Stored data:
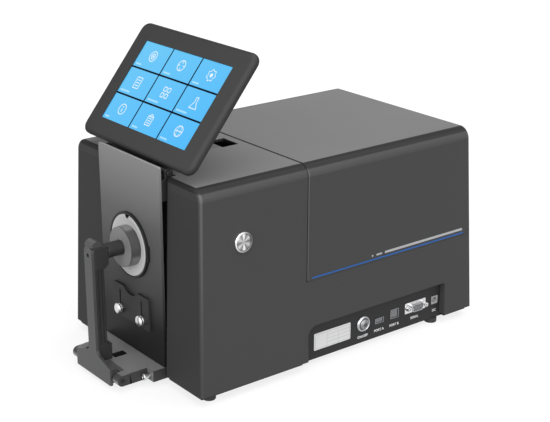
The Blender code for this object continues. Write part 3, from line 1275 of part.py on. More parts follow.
def sphere_half(name, front_side, centre_y, finish):
    """Half of the hollow sphere with its flange; the front half carries the neck to the port."""
    outer = SPHERE_RADIUS
    inner = SPHERE_RADIUS - SPHERE_WALL
    port = NECK_RADIUS if front_side else REAR_PORT_RADIUS
    first = math.degrees(math.asin(port / outer))
    last = math.degrees(math.asin((port - SPHERE_WALL) / inner))
    out = arc((0, 0), outer, 90 - first, 0, SPHERE_STEPS)
    back = arc((0, 0), inner, 0, 90 - last, SPHERE_STEPS)
    profile = [(r, h) for r, h in out[:-1]]
    profile += [(outer + SPHERE_FLANGE / 8, SPHERE_WALL), (outer + SPHERE_FLANGE, SPHERE_WALL),
                (outer + SPHERE_FLANGE, 0)]
    profile += back
    if front_side:
        reach = centre_y - MASK_REAR - 2 * SEAT
        rise = reach - SPHERE_WALL
        profile += [(port - SPHERE_WALL, reach), (NECK_FLANGE_RADIUS, reach), (NECK_FLANGE_RADIUS, rise),
                    (port, rise)]
    direction = (0, -1, 0) if front_side else (0, 1, 0)
    start = centre_y - SEAT / 2 if front_side else centre_y + SEAT / 2
    return turned(name, profile, (0, start, PORT_HEIGHT), direction, finish, closed=True)


def optics():
    centre_y = CHANNEL_BACK + OVERRUN + SPHERE_RADIUS
    sphere_half("sphere_front_half", True, centre_y, sphere_white)
    rear_half = sphere_half("sphere_rear_half", False, centre_y, sphere_white)
    lamp_y = centre_y + LAMP_LENGTH / 2
    top = PORT_HEIGHT + math.sqrt(SPHERE_RADIUS ** 2 - (lamp_y - centre_y) ** 2)
    cut(rear_half, cylinder("lamp_port", LAMP_PORT_RADIUS, (0, lamp_y, top - 4 * WALL),
                            (0, lamp_y, top + 2 * WALL), sides=SMALL))
    lamp_low = PORT_HEIGHT + SPHERE_RADIUS + SPHERE_FLANGE + SEAT
    lamp_high = BODY_HEIGHT - WALL - LAMP_HEADROOM
    lamp = box("lamp_housing", (-LAMP_WIDTH / 2, centre_y, lamp_low),
               (LAMP_WIDTH / 2, centre_y + LAMP_LENGTH, lamp_high), black)
    bore = LAMP_TUBE_RADIUS + SEAT
    bore_end = (lamp_low + lamp_high) / 2
    cut(lamp, cylinder("lamp_bore", bore, (0, lamp_y, lamp_low - OVERRUN), (0, lamp_y, bore_end), sides=SMALL))
    cylinder("lamp_tube", LAMP_TUBE_RADIUS, (0, lamp_y, top - WALL), (0, lamp_y, bore_end - SEAT), glass_clear,
             sides=SMALL)
    cradle_low = TRAY_THICKNESS - TRAY_DROP + SEAT
    cradle = box("sphere_cradle", (-CRADLE_HALF_WIDTH, centre_y - CRADLE_DEPTH / 2, cradle_low),
                 (CRADLE_HALF_WIDTH, centre_y + CRADLE_DEPTH / 2, CRADLE_TOP), grey_metal)
    half_step = math.radians(90) / SPHERE_STEPS / 2
    ball = arc((0, 0), (SPHERE_RADIUS + 2 * SEAT) / math.cos(half_step), 90, -90, 2 * SPHERE_STEPS)
    cut(cradle, turned("cradle_seat", ball, (0, centre_y, PORT_HEIGHT), (0, 1, 0)))
    gap = SPHERE_RADIUS + SPHERE_FLANGE + SEAT
    cut(cradle, cylinder("cradle_groove", gap, (0, centre_y - SPHERE_WALL - 2 * SEAT, PORT_HEIGHT),
                         (0, centre_y + SPHERE_WALL + 2 * SEAT, PORT_HEIGHT)))
    along = Vector((0, math.cos(VIEW_ANGLE), math.sin(VIEW_ANGLE)))
    spectrometer_low = TRAY_THICKNESS - TRAY_DROP + SEAT
    box("spectrometer", (SPECTROMETER_LOW_X, SPECTROMETER_FRONT, spectrometer_low),
        (SPECTROMETER_HIGH_X, SPECTROMETER_REAR, spectrometer_low + SPECTROMETER_HEIGHT), black,
        edge=WALL, segments=1)
    viewing_optics(rear_half, centre_y, along)


VIEW_BARREL_RADIUS = 0.0048
VIEW_BARREL_LENGTH = 0.010
VIEW_RISE = 0.019


def viewing_optics(rear_half, centre_y, along):
    """A short barrel over the rear port, looking back at the sample, with its lens."""
    reach = math.sqrt(SPHERE_RADIUS ** 2 - VIEW_RISE ** 2)
    place_at = Vector((0, centre_y + reach, PORT_HEIGHT + VIEW_RISE))
    cut(rear_half, cylinder("view_port", VIEW_BARREL_RADIUS - WALL / 2, place_at - along * 3 * WALL,
                            place_at + along * 2 * WALL, sides=SMALL))
    tilt = math.asin(VIEW_RISE / SPHERE_RADIUS) - VIEW_ANGLE
    start = place_at + along * (VIEW_BARREL_RADIUS * math.sin(tilt) + SEAT)
    length = VIEW_BARREL_LENGTH - WALL
    bore = VIEW_BARREL_RADIUS - WALL / 2
    barrel = [(VIEW_BARREL_RADIUS, length), (VIEW_BARREL_RADIUS, 0), (bore, 0), (bore, length)]
    turned("viewing_barrel", barrel, start, along, black, closed=True, sides=SMALL)
    lens = [(0, WALL / 2), (bore - SEAT, WALL / 6), (bore - SEAT, -WALL / 6), (0, -WALL / 2)]
    turned("viewing_lens", lens, start + along * (length / 2), along, glass_clear, sides=SMALL)


def boards():
    tray_top = TRAY_THICKNESS - TRAY_DROP
    low = tray_top + BOARD_LIFT
    main = box("main_board", (MAIN_BOARD_X[0], MAIN_BOARD_Y[0], low),
               (MAIN_BOARD_X[1], MAIN_BOARD_Y[1], low + BOARD_THICKNESS), board_green)
    for x in MAIN_BOARD_X:
        for y in MAIN_BOARD_Y:
            foot_x = x - math.copysign(BOARD_LIFT, x)
            foot_y = y + BOARD_LIFT if y == MAIN_BOARD_Y[0] else y - BOARD_LIFT
            join(main, cylinder(f"board_foot_{x}_{y}", BOARD_LIFT / 2, (foot_x, foot_y, tray_top + SEAT),
                                (foot_x, foot_y, low + BOARD_THICKNESS / 2), sides=8))
    middle = (sum(MAIN_BOARD_X) / 2, sum(MAIN_BOARD_Y) / 2)
    top = low + BOARD_THICKNESS
    join(main, box("processor", (middle[0], middle[1], low + BOARD_THICKNESS / 2),
                   (middle[0] + BOARD_CHIP[0], middle[1] + BOARD_CHIP[1], top + BOARD_CHIP[2])))
    core_x = MAIN_BOARD_X[0] + BOARD_LIFT
    join(main, box("power_converter", (core_x, middle[1], low + BOARD_THICKNESS / 2),
                   (core_x + POWER_CORE[0], middle[1] + POWER_CORE[1], top + POWER_CORE[2])))


def build():
    main_housing()
    hood()
    compartment()
    tray = base_tray()
    connector_panel(tray)
    measure_button()
    front_plate()
    port()
    sample_rest()
    clamp_bracket()
    for across, side in ((-1, "left"), (1, "right")):
        clamp_spring(f"clamp_spring_{side}", across, silver)
    clamp_arm()
    display_hinge()
    display()
    display_ribbon()
    optics()
    boards()


build()
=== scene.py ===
import math

import bmesh
import bpy
from mathutils import Matrix, Vector
from mathutils.bvhtree import BVHTree


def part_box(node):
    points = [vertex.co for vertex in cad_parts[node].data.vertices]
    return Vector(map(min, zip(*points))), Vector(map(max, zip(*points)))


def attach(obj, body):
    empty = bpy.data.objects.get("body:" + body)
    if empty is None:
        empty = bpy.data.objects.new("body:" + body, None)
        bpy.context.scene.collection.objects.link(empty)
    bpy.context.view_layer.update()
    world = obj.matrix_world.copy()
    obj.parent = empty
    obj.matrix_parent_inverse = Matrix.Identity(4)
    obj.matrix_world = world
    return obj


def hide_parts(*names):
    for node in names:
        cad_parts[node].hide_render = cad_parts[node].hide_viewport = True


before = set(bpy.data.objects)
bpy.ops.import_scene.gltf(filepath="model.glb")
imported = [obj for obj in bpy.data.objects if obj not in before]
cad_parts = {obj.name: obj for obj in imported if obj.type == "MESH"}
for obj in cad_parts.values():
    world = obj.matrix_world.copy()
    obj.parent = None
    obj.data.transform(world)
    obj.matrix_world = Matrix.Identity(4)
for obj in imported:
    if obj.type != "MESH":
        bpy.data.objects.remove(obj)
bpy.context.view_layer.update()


# Main housing: the front half of the case with its lower sides, moulded in charcoal plastic with a fine
# spark texture. Its walls lean in so that it leaves the mould, and a step behind takes the hood. Its corner
# bosses reach a little below its lower edge, and all heights are counted from that edge.
BOSS_DROP = 0.0012
housing_low, housing_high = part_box("main_housing")
housing_low.z += BOSS_DROP
CASE_HALF_WIDTH = housing_high.x
CASE_LENGTH = housing_high.y - housing_low.y
CASE_HEIGHT = housing_high.z - housing_low.z
LEAN = 0.008
WALL = 0.003
GAP = 0.0003
REACH = 0.002
CROWN = 0.012
CROWN_STEPS = 20
NOSE = 0.0035
SEAM_FOOT = 0.1295
HOOD_FOOT = 0.0885
CHANNEL_HALF_WIDTH = 0.0595
CHANNEL_DEPTH = 0.018
PORT_HEIGHT = 0.125
CASE_EDGE = 0.0007
SHARP = math.radians(35)
FLAT_AREA = 0.0006
ROUND_STEPS = 8
ORIGIN = Vector((0, housing_low.y, housing_low.z))


def on_case(x, y, z):
    """A point of the case: across, back from its front foot, and up from its lower edge."""
    return Vector((x, ORIGIN.y + y, ORIGIN.z + z))


def case_box(node_name):
    """The two corners of a CAD node's box, measured as on_case measures."""
    return [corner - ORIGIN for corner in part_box(node_name)]


def lean(z):
    return LEAN * z / CASE_HEIGHT


def half_width(z):
    return CASE_HALF_WIDTH - lean(z)


def rear_face(z):
    return CASE_LENGTH - lean(z)


def seam(z):
    return SEAM_FOOT + lean(z)


def soften(bm, edges, radius, segments):
    bmesh.ops.bevel(bm, geom=edges, offset=radius, offset_type="OFFSET", segments=segments, profile=0.5,
                    affect="EDGES", material=-1, clamp_overlap=True)


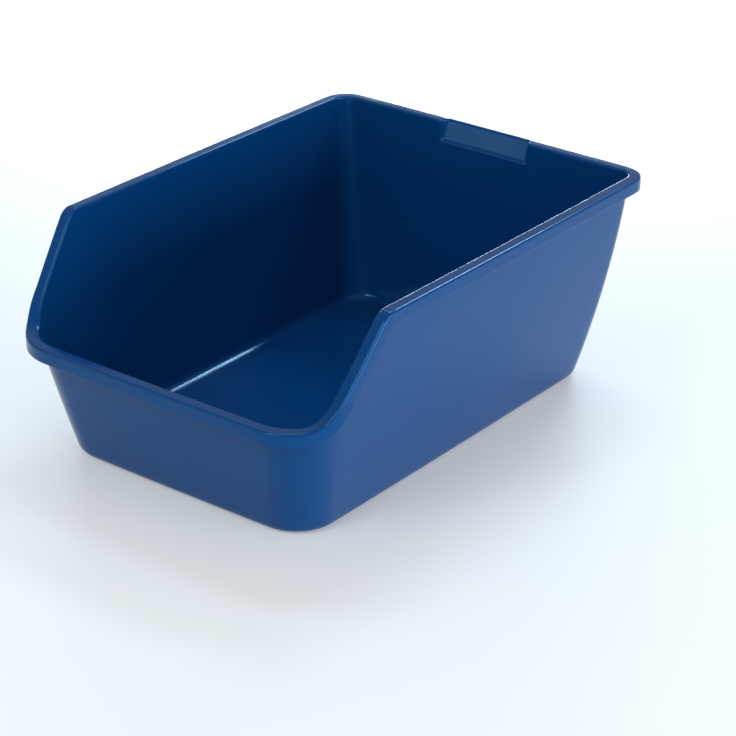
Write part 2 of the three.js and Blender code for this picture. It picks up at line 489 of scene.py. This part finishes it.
def end_crown(side):
    def reach(vertex):
        return 1 - clamp(end_share(vertex.co)) ** 2 if vertex.co.y * side > 0 else 0.0

    return reach


push(tray, "X", WALL_BELLY, side_bulge)
push(tray, "Y", WALL_BELLY, rear_bulge)
push(tray, "X", PLAN_CROWN, side_crown)
push(tray, "Y", PLAN_CROWN, end_crown(1))
push(tray, "Y", -PLAN_CROWN, end_crown(-1))
print("wall top half width", round(max(v.co.x for v in tray.data.vertices), 4))

# %% [markdown]
# ## The rim
#
# The rim turns out over the wall and down again. Its section is the same all the way round and
# stands square to the top edge, so where the sides slope the skirt leans with them. A curve
# with a bevel profile could be swept round, but its section would also turn in plan where the
# leaning walls draw in along the slope. Extruding the top edge twice, and moving each new vertex
# by its own vector, keeps the rim's top level from side to side.
#
# Plastic can't be moulded to a sharp edge, and it is the round edges that catch the light. Each
# extrusion leaves one sharp line, which is bevelled before the next. The crest can't be much
# rounder than it is: the wall's top row is only 3 mm high at the front, and a bevel that passes
# the next row folds the surface over.

# %% Extrude the rim and round its edges
RIM_SEGMENTS = 4
SHARP = math.radians(60)
RIM_TURN = math.radians(86)


def extrude_edge(sheet, vectors):
    edit(sheet)
    pick(sheet, "EDGE", on_outer_edge)
    bpy.ops.mesh.extrude_edges_move()
    leave()
    numbers = [number for number, _ in chain(sheet, on_outer_edge)]
    move_each(sheet, zip(numbers, vectors))


def round_sharp_edge(sheet, radius):
    edit(sheet)
    found = pick(sheet, "EDGE", lambda e: e.is_manifold and e.calc_face_angle() > SHARP)
    setback = radius * math.tan(RIM_TURN / 2)
    bpy.ops.mesh.bevel(offset=setback, segments=RIM_SEGMENTS, profile=0.5)
    leave()
    return found


def rim_ups(sheet, directions):
    """Square to the top edge and to the wall's own direction, at each vertex."""
    path = [co for _, co in chain(sheet, on_outer_edge)]
    ups = []
    for i, direction in enumerate(directions):
        along = path[min(i + 1, len(path) - 1)] - path[max(i - 1, 0)]
        up = along.cross(direction).normalized()
        ups.append(up if up.z > 0 else -up)
    return ups


def add_rim(sheet, directions):
    ups = rim_ups(sheet, directions)
    reach = RIM_OVERHANG + WALL
    extrude_edge(sheet, [out * reach - up * RIM_FALL for out, up in zip(directions, ups)])
    print("crest edges", round_sharp_edge(sheet, CREST_RADIUS))
    extrude_edge(sheet, [-up * (RIM_SKIRT - RIM_FALL) for up in ups])
    print("outer edges", round_sharp_edge(sheet, RIM_EDGE_RADIUS))
    edit(sheet)
    cut_band(sheet, RIM_SEGMENTS + 1, 3)
    cut_band(sheet, 0, 3)
    leave()


add_rim(tray, wall_directions)
print("rim width", round(max(v.co.x for v in tray.data.vertices) * 2, 4))

# %% [markdown]
# ## The whole tray
#
# Mirror makes the left half, and merges the two along the middle. The floor is filled from its
# edge inwards: two insets carry the walls' stations on to the flat, and a grid fills the rest.

# %% Mirror the half and fill the floor
FLOOR_RINGS = (0.004, 0.012)
FLOOR_GRID_SPAN = 36


def on_floor_edge(edge):
    return edge.is_boundary and all(abs(v.co.z - WALL) < TINY for v in edge.verts)


def mirror(piece):
    only(piece)
    bpy.ops.object.modifier_add(type="MIRROR")
    piece.modifiers[-1].merge_threshold = WALL / 10
    apply_modifiers(piece)


def start_at_front_corner(sheet):
    """Grid fill counts its four sides from the active vertex."""
    mesh = bmesh.from_edit_mesh(sheet.data)
    corner_y = straight_side(WALL)[0]
    edge = [v for v in mesh.verts if v.select and v.co.x > 0]
    mesh.select_history.clear()
    mesh.select_history.add(min(edge, key=lambda v: abs(v.co.y - corner_y)))


def fill_floor(sheet):
    edit(sheet)
    pick(sheet, "EDGE", on_floor_edge)
    bpy.ops.mesh.edge_face_add()
    for width in FLOOR_RINGS:
        bpy.ops.mesh.select_mode(type="FACE")
        bpy.ops.mesh.inset(thickness=width)
    bpy.ops.mesh.delete(type="ONLY_FACE")
    pick(sheet, "EDGE", on_floor_edge)
    start_at_front_corner(sheet)
    bpy.ops.mesh.fill_grid(span=FLOOR_GRID_SPAN)
    bpy.ops.mesh.select_all(action="SELECT")
    bpy.ops.mesh.normals_make_consistent(inside=False)
    leave()


def floor_normal(sheet):
    return max(sheet.data.polygons, key=lambda face: face.area * (face.center.z < 2 * WALL)).normal.z


mirror(tray)
fill_floor(tray)
if floor_normal(tray) < 0:
    tray.data.flip_normals()
print("faces", len(tray.data.polygons), "floor normal", round(floor_normal(tray), 3))

# %% [markdown]
# ## Thickness
#
# Solidify grows the wall on the far side of the sheet: outside the walls, below the floor and
# inside the rim. Its even thickness keeps the corners as thick as the flats. It closes the
# skirt with a narrow strip, whose two edges are the only sharp ones, and so easy to find.

# %% Give the sheet its wall
SKIRT_EDGE_RADIUS = 0.0008
SKIRT_SEGMENTS = 2


def thicken(sheet):
    only(sheet)
    sheet.vertex_groups.new(name="outside")
    bpy.ops.object.modifier_add(type="SOLIDIFY")
    solidify = sheet.modifiers[-1]
    solidify.thickness = WALL
    solidify.offset = -1
    solidify.use_even_offset = True
    solidify.use_quality_normals = True
    solidify.shell_vertex_group = "outside"
    apply_modifiers(sheet)
    edit(sheet)
    pick(sheet, "EDGE", lambda e: e.is_manifold and e.calc_face_angle() > SHARP)
    bpy.ops.mesh.bevel(offset=SKIRT_EDGE_RADIUS, segments=SKIRT_SEGMENTS, profile=0.5)
    leave()


thicken(tray)
print("faces", len(tray.data.polygons), "lowest", round(min(v.co.z for v in tray.data.vertices), 5))

# %% [markdown]
# ## The finger recess
#
# In the middle of the back wall a shallow pocket lets the fingers in under the rim. Its face
# leans out from a small step at its foot to a narrow lip at the rim. Both sides of the wall move
# together here. The outside moves over a slightly larger patch, which keeps the pocket's steep
# end walls thick.

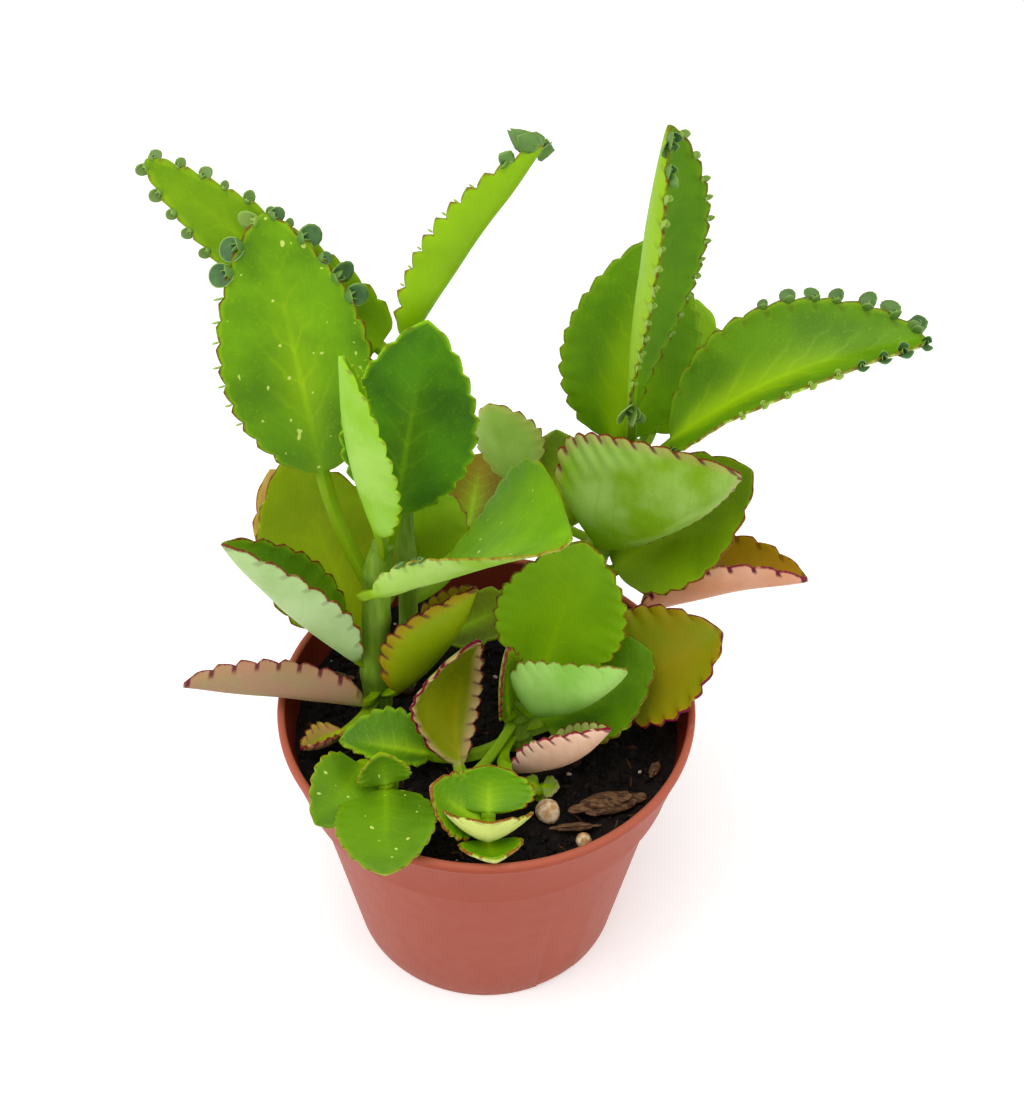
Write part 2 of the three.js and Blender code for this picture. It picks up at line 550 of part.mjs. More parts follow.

Written problem:
Repeat word for word the lines from the line containing "compartment()" to the line containing "imported = [obj", both lines included; nothing else should appear.

Solution to the problem:
    compartment()
    tray = base_tray()
    connector_panel(tray)
    measure_button()
    front_plate()
    port()
    sample_rest()
    clamp_bracket()
    for across, side in ((-1, "left"), (1, "right")):
        clamp_spring(f"clamp_spring_{side}", across, silver)
    clamp_arm()
    display_hinge()
    display()
    display_ribbon()
    optics()
    boards()


build()
=== scene.py ===
import math

import bmesh
import bpy
from mathutils import Matrix, Vector
from mathutils.bvhtree import BVHTree


def part_box(node):
    points = [vertex.co for vertex in cad_parts[node].data.vertices]
    return Vector(map(min, zip(*points))), Vector(map(max, zip(*points)))


def attach(obj, body):
    empty = bpy.data.objects.get("body:" + body)
    if empty is None:
        empty = bpy.data.objects.new("body:" + body, None)
        bpy.context.scene.collection.objects.link(empty)
    bpy.context.view_layer.update()
    world = obj.matrix_world.copy()
    obj.parent = empty
    obj.matrix_parent_inverse = Matrix.Identity(4)
    obj.matrix_world = world
    return obj


def hide_parts(*names):
    for node in names:
        cad_parts[node].hide_render = cad_parts[node].hide_viewport = True


before = set(bpy.data.objects)
bpy.ops.import_scene.gltf(filepath="model.glb")
imported = [obj for obj in bpy.data.objects if obj not in before]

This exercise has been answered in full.